Das thailändische Fechten hat trotz vieler Fortschritte unter neuer Führung noch keinen wirklichen Durchbruch erzielt. Es bedarf dazu einer REVOLUTION. Ich als Farang kann diese Revolution in Thailand nicht vollbringen, aber anstoßen kann ich sie.

Deshalb setze ich, als Papa von Willi, einen Preis in Höhe von 10.000 Baht für den thailändischen Fechter aus, der gegen meinen Sohn erstmals gewinnt.

Bedingungen:

Es muss sich um ein reguläres Gefecht bei einem ausgeschriebenen Turnier handeln (Q-Turnier, Nationales oder Internationales Open-Turnier und höherwertig). Der Sieg muss durch 15 Treffer erfochten werden.
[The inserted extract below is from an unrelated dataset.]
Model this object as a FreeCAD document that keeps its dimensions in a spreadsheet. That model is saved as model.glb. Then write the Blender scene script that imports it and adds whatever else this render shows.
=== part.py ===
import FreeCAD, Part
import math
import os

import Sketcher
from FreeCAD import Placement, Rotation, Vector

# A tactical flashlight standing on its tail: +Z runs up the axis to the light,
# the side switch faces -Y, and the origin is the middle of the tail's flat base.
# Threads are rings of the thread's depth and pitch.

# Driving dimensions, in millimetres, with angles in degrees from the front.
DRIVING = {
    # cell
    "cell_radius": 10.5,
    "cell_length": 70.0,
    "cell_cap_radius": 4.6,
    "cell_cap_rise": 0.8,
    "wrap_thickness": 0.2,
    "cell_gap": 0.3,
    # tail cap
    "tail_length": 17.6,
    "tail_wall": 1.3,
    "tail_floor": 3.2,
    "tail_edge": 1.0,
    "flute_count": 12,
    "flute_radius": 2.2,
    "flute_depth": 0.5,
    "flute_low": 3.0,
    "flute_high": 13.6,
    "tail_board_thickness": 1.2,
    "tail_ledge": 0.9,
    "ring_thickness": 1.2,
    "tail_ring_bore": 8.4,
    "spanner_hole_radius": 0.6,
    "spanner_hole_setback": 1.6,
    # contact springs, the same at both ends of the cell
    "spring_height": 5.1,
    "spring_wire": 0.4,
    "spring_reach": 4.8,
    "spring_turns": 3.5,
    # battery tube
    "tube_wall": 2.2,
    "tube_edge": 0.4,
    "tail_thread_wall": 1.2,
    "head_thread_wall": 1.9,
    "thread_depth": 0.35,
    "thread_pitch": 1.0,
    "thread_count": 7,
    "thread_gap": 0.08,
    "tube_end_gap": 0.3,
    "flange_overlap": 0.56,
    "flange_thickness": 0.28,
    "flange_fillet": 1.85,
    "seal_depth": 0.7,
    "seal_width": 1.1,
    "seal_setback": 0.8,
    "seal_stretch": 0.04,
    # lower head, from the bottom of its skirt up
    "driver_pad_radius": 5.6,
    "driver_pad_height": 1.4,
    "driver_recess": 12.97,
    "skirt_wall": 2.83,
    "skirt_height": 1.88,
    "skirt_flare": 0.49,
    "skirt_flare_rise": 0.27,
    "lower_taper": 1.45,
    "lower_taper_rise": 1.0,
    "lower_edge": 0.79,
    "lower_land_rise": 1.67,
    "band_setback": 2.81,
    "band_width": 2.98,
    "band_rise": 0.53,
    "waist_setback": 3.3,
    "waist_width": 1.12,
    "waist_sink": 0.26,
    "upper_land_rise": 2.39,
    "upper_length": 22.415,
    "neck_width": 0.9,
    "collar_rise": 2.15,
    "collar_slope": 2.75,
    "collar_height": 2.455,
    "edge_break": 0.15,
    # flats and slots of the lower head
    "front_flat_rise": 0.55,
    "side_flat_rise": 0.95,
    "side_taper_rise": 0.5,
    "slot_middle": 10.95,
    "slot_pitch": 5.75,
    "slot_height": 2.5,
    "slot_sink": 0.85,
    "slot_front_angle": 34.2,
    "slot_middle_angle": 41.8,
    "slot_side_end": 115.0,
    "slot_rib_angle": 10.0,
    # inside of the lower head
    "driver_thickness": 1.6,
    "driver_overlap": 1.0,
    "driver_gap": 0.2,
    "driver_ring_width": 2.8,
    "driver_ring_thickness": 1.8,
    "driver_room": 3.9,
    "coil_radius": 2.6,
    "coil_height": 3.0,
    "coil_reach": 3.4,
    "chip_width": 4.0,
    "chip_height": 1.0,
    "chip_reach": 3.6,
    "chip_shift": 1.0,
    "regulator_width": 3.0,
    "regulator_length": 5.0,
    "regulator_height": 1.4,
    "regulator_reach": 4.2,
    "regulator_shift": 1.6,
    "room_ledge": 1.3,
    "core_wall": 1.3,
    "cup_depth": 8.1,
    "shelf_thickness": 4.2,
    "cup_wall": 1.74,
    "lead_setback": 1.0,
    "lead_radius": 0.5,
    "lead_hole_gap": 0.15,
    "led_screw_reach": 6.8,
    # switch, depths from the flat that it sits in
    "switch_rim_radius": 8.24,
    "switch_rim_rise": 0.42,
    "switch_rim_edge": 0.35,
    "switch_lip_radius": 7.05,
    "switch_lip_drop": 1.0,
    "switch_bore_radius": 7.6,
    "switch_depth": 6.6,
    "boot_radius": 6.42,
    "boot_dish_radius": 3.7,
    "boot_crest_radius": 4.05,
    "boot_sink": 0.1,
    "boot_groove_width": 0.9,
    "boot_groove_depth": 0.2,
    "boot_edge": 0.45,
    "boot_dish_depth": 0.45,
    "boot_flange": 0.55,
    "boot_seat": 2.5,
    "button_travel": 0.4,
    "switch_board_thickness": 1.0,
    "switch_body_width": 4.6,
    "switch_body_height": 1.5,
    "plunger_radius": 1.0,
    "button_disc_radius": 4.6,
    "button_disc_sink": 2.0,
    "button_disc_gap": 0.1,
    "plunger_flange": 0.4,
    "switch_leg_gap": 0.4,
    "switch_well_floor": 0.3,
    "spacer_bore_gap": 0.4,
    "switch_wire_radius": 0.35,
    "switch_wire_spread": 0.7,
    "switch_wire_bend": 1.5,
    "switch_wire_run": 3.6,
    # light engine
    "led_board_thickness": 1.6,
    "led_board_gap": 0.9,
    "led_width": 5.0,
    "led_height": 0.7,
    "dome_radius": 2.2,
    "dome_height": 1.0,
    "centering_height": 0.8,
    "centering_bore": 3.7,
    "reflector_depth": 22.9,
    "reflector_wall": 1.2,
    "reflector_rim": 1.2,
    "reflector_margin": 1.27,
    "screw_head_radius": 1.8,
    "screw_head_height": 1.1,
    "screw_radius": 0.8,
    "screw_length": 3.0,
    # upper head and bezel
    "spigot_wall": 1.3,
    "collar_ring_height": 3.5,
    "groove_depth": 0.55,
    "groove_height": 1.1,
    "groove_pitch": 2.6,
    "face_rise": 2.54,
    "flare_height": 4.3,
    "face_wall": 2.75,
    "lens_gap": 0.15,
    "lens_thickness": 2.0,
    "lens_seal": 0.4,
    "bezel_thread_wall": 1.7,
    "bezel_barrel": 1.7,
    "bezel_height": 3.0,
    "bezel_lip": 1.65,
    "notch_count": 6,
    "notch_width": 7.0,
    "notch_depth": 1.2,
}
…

Ein Sieg wegen Verletzung zählt nicht. Der Sieg muss vor den Olympischen Spielen in Peking errungen werden. Vielleicht stockt die AFAT oder eine Zeitung oder TV/Radio die Summe noch auf und übernimmt das Geld bis zur Auszahlung.

Liebe AFAT: Revolutioniert das thailändische Fechten. Packen Sie an: Schon beim nächsten Weltcup in Teheran sollten die besten drei Thais an den Start gehen und von einem Coach betreut werden. Dasselbe gilt für Degen und Florett. Wie heißt doch das Moto bei den drei Musketieren: Einer für alle, alle für einen.

Und wenn die Spitze oben schläft, dann muss das Feuer eben von unten kommen.